Jeffry menambahkan, pengguna internet juga harus menjaga privasi orang lain, sopan dalam berkomentar, meminta izin jika menggunakan karya orang lain, serta mengucapkan salam dan terima kasih.
Budaya digital
Dewi Rahmawati menambahkan, bijak berinternet harus menjadi budaya digital masyarakat Indonesia. Budaya ini juga harus menerapkan nilai Pancasila dan Bhinneka Tunggal Ika.
Dengan demikian, masyarakat memiliki kemampuan dalam membaca, menguraikan, membiasakan, memeriksa, dan membangun wawasan kebangsaan dalam berinternet.
Selain itu, budaya digital pun harus mencakup pemahaman akan hak dalam berdigital serta mencintai produk dalam negeri.
"Meski era Reformasi membawa banyak perubahan, Pancasila dan Bhinneka Tunggal Ika mutlak menjadi rujukan dalam kehidupan di tengah keberagaman. Dalam ruang digital, budaya mendapatkan apresiasi," terangnya.
Dewi juga menjelaskan bahwa menjadi generasi digital yang Pancasilais bisa dilakukan dengan memiliki pola pikir kritis, menyaring sebelum sharing informasi, dan berpartisipasi aktif dalam memproduksi konten positif.
Pada kesempatan yang sama, Akhmad Nasir mengingatkan generasi muda agar memperhatikan jejak digital di medsos. Pasalnya, hal ini dapat berdampak negatif pada reputasi di masa depan.

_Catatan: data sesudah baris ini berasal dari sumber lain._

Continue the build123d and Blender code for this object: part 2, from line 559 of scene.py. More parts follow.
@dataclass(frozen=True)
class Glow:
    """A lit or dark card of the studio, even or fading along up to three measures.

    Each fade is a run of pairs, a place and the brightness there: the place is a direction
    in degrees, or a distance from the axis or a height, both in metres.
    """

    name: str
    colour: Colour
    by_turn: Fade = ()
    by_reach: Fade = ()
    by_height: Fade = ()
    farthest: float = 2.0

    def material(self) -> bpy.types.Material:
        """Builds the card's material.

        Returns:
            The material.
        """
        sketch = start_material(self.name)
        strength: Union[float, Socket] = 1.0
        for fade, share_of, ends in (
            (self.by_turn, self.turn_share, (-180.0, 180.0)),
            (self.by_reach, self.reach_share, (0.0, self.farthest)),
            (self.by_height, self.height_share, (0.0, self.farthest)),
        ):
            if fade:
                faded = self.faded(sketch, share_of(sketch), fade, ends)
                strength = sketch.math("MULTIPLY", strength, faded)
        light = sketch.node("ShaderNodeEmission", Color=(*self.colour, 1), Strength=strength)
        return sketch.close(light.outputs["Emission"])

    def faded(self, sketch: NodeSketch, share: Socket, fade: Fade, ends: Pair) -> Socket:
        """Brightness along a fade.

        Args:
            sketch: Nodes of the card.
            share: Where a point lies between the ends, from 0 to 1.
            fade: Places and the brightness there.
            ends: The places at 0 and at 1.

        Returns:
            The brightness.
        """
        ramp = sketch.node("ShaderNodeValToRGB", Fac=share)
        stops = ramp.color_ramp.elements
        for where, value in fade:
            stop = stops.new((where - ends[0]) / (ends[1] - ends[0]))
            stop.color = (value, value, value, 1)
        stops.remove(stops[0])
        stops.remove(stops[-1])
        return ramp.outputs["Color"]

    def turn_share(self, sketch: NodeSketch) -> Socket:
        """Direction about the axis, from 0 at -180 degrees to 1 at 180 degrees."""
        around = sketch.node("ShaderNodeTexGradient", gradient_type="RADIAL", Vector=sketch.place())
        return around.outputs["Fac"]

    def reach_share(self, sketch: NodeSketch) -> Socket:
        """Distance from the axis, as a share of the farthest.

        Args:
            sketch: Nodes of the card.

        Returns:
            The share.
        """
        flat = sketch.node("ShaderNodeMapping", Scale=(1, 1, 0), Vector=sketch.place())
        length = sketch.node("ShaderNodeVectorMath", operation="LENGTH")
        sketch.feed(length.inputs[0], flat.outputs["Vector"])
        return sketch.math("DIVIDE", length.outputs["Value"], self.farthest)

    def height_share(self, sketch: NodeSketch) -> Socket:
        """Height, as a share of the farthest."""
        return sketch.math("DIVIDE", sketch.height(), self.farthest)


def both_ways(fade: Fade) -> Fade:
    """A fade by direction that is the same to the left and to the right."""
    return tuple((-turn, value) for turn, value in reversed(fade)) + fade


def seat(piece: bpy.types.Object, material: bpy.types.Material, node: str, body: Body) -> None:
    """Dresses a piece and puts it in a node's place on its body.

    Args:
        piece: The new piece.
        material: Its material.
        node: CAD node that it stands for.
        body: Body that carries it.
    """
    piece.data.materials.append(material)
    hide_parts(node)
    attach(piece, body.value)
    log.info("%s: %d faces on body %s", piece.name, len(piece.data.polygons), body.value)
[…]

"Tidak hanya perangkat digital, tetapi jejak digital juga dapat berupa situs web yang dikunjungi, email yang dikirim, jejak komentar yang dituangkan di medsos, foto, dan rekaman transaksi daring," tuturnya.
Menurutnya, jejak digital bisa memberi dampak yang cukup besar, salah satunya dalam urusan melamar pekerjaan.
Untuk diketahui, sejumlah perusahaan kini aktif melihat profil medsos calon pekerjanya.
“Karena itu, masyarakat perlu lebih berhati-hati dalam mengelola medsos agar tidak meninggalkan jejak digital negatif,” paparnya.
Untuk diketahui, webinar tersebut merupakan salah satu rangkaian kegiatan Gerakan Nasional Literasi Digital yang diselenggarakan Kemenkominfo di Kabupaten Pandeglang. Webinar ini terbuka bagi siapa pun yang ingin belajar tentang dunia literasi digital.